We have all seen the slogan, “We are all Palestinians.” The Palestinian cause and our resistance to Israeli occupation and apartheid are an intrinsic part of the imagination of many people and the global struggle against colonialism, racism, and war. People all over the world stand in solidarity because they know our struggle is also their struggle. This connection is the true global solidarity.

Our symbols of struggle, like the keffiyeh, have become symbols of struggle all across the globe. The word Intifada is understood in almost all languages of the world. The Mexican activists in Oaxaca in 2006 called their uprising an Intifada and many Kashmiris use the term as well.

Our common, borderless struggle is the reason why Stop the Wall calls each year for the International Week against the Apartheid Wall. From 9 to 16 November in Palestine and around the globe–from Australia to Canada, and from Norway to Argentina–people will mobilize for worldwide actions to participate in this global action week. This year, once again, we will be able to feel this spirit of solidarity and joint struggle for our liberation as part of the global struggle for justice, peace and humanity as part of the emerging global Intifada.

There are moral, political, and historical reasons that the Palestinian struggle is an international symbol. Each one of these reasons is in and of itself a victory for the movement to free Palestine and can be credited to Palestinian grassroots activists.

After centuries of suffering caused by colonialism’s system of racial discrimination, slavery, apartheid, ethnic cleansing, and slow genocide, the world’s people now feel a moral obligation to protect human rights. The effects and conditions of imperialism have been rejected as the mechanisms of tyranny and destruction of our species. Today, in modern times, those under occupation in Palestine face human rights violations of the kind experienced by colonial subjects, which gives the Palestinian solidarity movement a moral imperative.

The strength of our people and our steadfastness against Israeli occupation is an inspiration. Israel’s unique combination of colonialism, apartheid, occupation, and drive to permanently displace our people creates a multilayered system of mechanisms of repression. Many around the world admire the fact that the Palestinians haven’t surrendered.

Palestinians have a strong identity and a large diaspora. Those that have been deported, relocated, exiled, or who have migrated from Palestine have sought abode in the rest of the world’s countries as refugees or immigrants. The over six million refugees, despite facing pervasive discrimination, have been able to live and identify themselves proudly as Palestinians. They have not only preserved their culture and identity but also challenged conditions of poverty and isolation, so as to keep the Palestinian struggle in the hearts and minds of the world.

Historically, the Palestinian popular resistance against occupation has not isolated itself but become part of international political alliances, especially those existing before the Cold War ended. Palestinian revolutionaries identified themselves with other struggles around the world, such as the struggle against apartheid in South Africa by sending resources and other support to the resistance movement. Good relationships with progressive countries were built intentionally, while the wider network of solidarity was cultivated consciously.

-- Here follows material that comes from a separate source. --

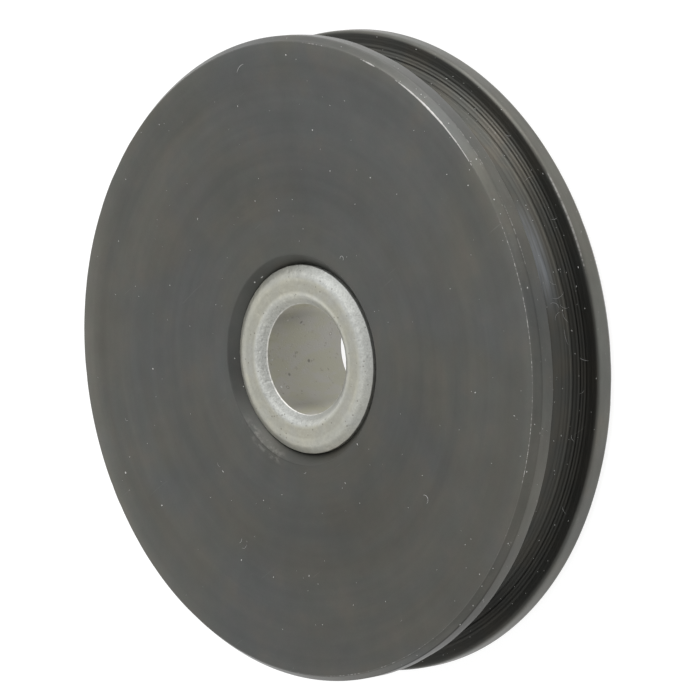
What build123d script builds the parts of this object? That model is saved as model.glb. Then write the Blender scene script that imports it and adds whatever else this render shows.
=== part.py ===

And finally, Palestine in its confrontation with Israel represents the global progressive movement’s confrontation with imperialism and colonialism far beyond the Middle East. As Palestinians stand up to Israeli crimes, peace, freedom, and justice are strengthened for all.

Today, the moral and political support that Palestine has received historically from the international community is reflected back to us in the inspired actions of the alter-globalization movement. It has served as an inspiration for nearby and global spheres, from Tunis to New York City, as masses of citizens recognize the destruction of imperial globalization.

At the beginning of this year, the people in the Arab world rose up, took to the streets and squares, and made crucial steps on the long road towards a just and free Middle East. The Palestinian Intifada has become Arab; the walls of fear from dictatorship have been torn down. People in Egypt, Tunisia, Yemen, Syria, and beyond have inspired the world with their courage. They have shown that people, determined and united, can make a difference. They themselves have been inspired by the Palestinian Intifadas, the actions of popular struggle and endurance of Palestinian resistance, and the dignity displayed by innumerable Palestinian activists in front of repression, arrests, torture and humiliation. Now, uniting in a day of action on 15 October, the mobilization of people all over the world occupying streets and square has been expression of what has recently been coined the first global Intifada.

However, the global impact of the Palestinian struggle is not only an outcome of our struggle, it is the result of the very character of our oppression. The over six million Palestinian refugees who have been expelled by Israel from their homes and lands and who have been scattered all over the world for more than sixty years are now ambassadors for our cause. Furthermore, the Palestinian struggle is a global issue by creation. It was the international community gathered in the United Nations that decided the fate of our lands–completely ignoring our right to self-determination–and which has, over the decades, documented Israeli violations of our human rights and international law, condemning them regularly but never acting to stop them.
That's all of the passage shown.